Im Gegensatz zu LCR besteht das deutsche Intact GP Team aus drei Personen: Jürgen Lingg als Technikgenie sowie Wolfgang Kuhn und Stefan Keckeisen als erfolgreiche Geschäftsmänner mit Motorsportvisionen. Auch bei diesen drei Herren wäre es einfach gewesen, spätestens nach der Saison 2015 die Brocken hinzuschmeißen. Einfach weil die Resultate fehlten, warum auch immer. Aber sie haben trotzdem weiter gemacht - mit zwei statt mit einem Fahrer, mit einem neuen Junior-Team. Trotzdem lief bis Sonntag auch in der Sasion 2016 viel schief. Für viele andere wäre es zu viel gewesen, was nicht geklappt hat.

Intact GP: Wo das Herz noch zählt

Nicht nur die erwünschten Resultate blieben aus, sondern auch der Abgang Jonas Folgers zu Tech3 in die MotoGP war so eigentlich nicht geplant. Allein wie sich die Leitung von Intact GP in diesem Fall dem Wunsch von Jonas gebeugt und verhalten hat, nötigt einem Respekt ab. Fahrgenie Folger hat am Sonntag etwas zurückgegeben. Der erste Sieg der Teamgeschichte in der Motorrad-WM, der hoffentlich nicht der letzte sein wird.

Denn auch bei Intact GP wird weiter hart gearbeitet um 2017 wieder zwei Deutschen die perfekte Plattform für Erfolge zu geben. Marcel Schrötter hat diese Chance verdient, Sandro Cortese auch. Das hat er am Sonntag mit seinem Rennen bewiesen. Bleibt nur zu hoffen, dass Schrötter und Cortese begreifen, wie hart die Teammitglieder für sie arbeiten und das mit Erfolgen zurückzahlen. Denn das ist Ihre Verantwortung als Fahrer.
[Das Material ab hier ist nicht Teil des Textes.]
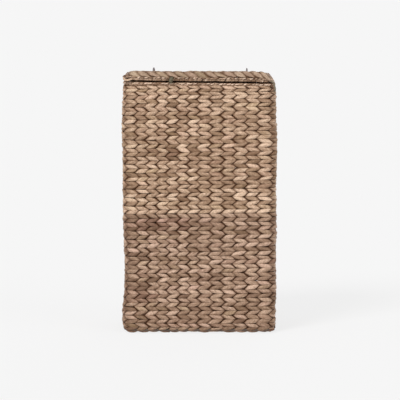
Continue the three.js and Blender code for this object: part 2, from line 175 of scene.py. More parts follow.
@dataclass(frozen=True)
class StrandFinish:
    """Dried water hyacinth stalk, flattened and twisted by hand while damp.

    The stalk dries to a matt, faintly silky tan. Fine ribs run along it, and its colour drifts from pinkish
    brown to olive. Where the strands lie deep between one another, a deep warm brown is painted in as shade.
    """

    name: str
    dark: str
    middle: str
    pale: str
    pink: str
    olive: str
    # The colour painted in as shade where the strand lies deep between others
    fold_shade: str
    roughness: float = 0.62
    specular: float = 0.32
    rib_spacing_mm: float = 0.9
    rib_length_mm: float = 28.0
    blotch_mm: float = 3.8
    speck_mm: float = 2.6

    RIB_GAIN, RIB_OFFSET = 0.46, -0.23
    BLOTCH_GAIN, BLOTCH_OFFSET = 1.1, -0.53
    DARKEST, PALEST = 0.08, 0.92
    PINK_TINTS, OLIVE_TINTS, TINT_SHARE = (0.45, 0.0), (0.55, 1.0), 0.75
    SPECK_SPAN, SPECK_SHARE = (0.56, 0.68), 0.65
    FOLD_SPAN, FOLD_SHARE = (0.78, 0.24), 0.92
    RELIEF_STRENGTH, RELIEF_HEIGHT = 0.55, 0.35 * MM

    def shades(self, tree: Tree, level: Socket) -> Socket:
        """Adds the strand's colours from dark to pale.

        Args:
            tree: The node tree that gets them.
            level: How pale the strand is.

        Returns:
            The colour.
        """
        ramp = add_node(tree, "ShaderNodeValToRGB", Fac=level)
        dark, pale = ramp.color_ramp.elements
        dark.position, dark.color = self.DARKEST, linear(self.dark)
        pale.position, pale.color = self.PALEST, linear(self.pale)
        ramp.color_ramp.elements.new(0.5).color = linear(self.middle)
        return ramp.outputs["Color"]

    def tinted(self, tree: Tree, colour: Socket, tint: Socket) -> Socket:
        """Adds the drift of the colour from pinkish to olive.

        Args:
            tree: The node tree that gets it.
            colour: The colour before it.
            tint: 0 where the stalk is pinkish, 1 where it is olive.

        Returns:
            The colour after it.
        """
        for span, wash in ((self.PINK_TINTS, self.pink), (self.OLIVE_TINTS, self.olive)):
            share = add_range(tree, tint, span, self.TINT_SHARE)
            colour = add_mix(tree, share, colour, linear(wash), "MULTIPLY")
        return colour

    def make(self) -> bpy.types.Material:
        """Builds the material from the strand's tone, tint, bareness and place attributes.

        Returns:
            The finished material.
        """
        material, tree = new_material(self.name)
        names = ("tone", "tint", "bareness", "strand_place")
        nodes = [add_node(tree, "ShaderNodeAttribute", {"attribute_name": name}) for name in names]
        tone, tint, bareness = (node.outputs["Fac"] for node in nodes[:3])
        place = nodes[3].outputs["Vector"]
        across = PER_MM / self.rib_spacing_mm
        scale = (PER_MM / self.rib_length_mm, across, across)
        stretched = add_node(tree, "ShaderNodeMapping", Vector=place, Scale=scale).outputs["Vector"]
        ribs = add_noise(tree, stretched, 1.0, 3.0, 0.6)
        blotches = add_noise(tree, place, PER_MM / self.blotch_mm, 2.0)
        specks = add_noise(tree, place, PER_MM / self.speck_mm, 1.0)
        ribbed = add_math(tree, "MULTIPLY_ADD", ribs, self.RIB_GAIN, self.RIB_OFFSET)
        blotched = add_math(tree, "MULTIPLY_ADD", blotches, self.BLOTCH_GAIN, self.BLOTCH_OFFSET)
        level = add_math(tree, "ADD", tone, add_math(tree, "ADD", ribbed, blotched))
        colour = self.tinted(tree, self.shades(tree, level), tint)
        speck_share = add_range(tree, specks, self.SPECK_SPAN, self.SPECK_SHARE)
        colour = add_mix(tree, speck_share, colour, linear(self.dark))
        # Painted shade: a deep warm brown over the parts that lie deep, where the bareness attribute is low
        painted_shade_share = add_range(tree, bareness, self.FOLD_SPAN, self.FOLD_SHARE)
        colour = add_mix(tree, painted_shade_share, colour, linear(self.fold_shade))
        relief = {"Strength": self.RELIEF_STRENGTH, "Distance": self.RELIEF_HEIGHT}
        shader = add_node(
            tree,
            "ShaderNodeBsdfPrincipled",
            Base_Color=colour,
            Roughness=self.roughness,
            Specular_IOR_Level=self.specular,
            Normal=add_node(tree, "ShaderNodeBump", Height=ribs, **relief).outputs["Normal"],
        )
        add_node(tree, "ShaderNodeOutputMaterial", Surface=shader.outputs[0])
        return material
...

MotoGP in Brünn: Für manche ein Tag wie Weihnachten. Einfach nur schön und endlich sind einmal die richtigen belohnt worden. Nämlich Lucio Cecchinello, Stefan Keckeisen, Jütgen Lingg und Wolfgang Kuhn. Falls es einen Rennsportgott gibt: Bitte mehr davon! Nächste Woche in Silverstone wäre die nächste Gelegenheit.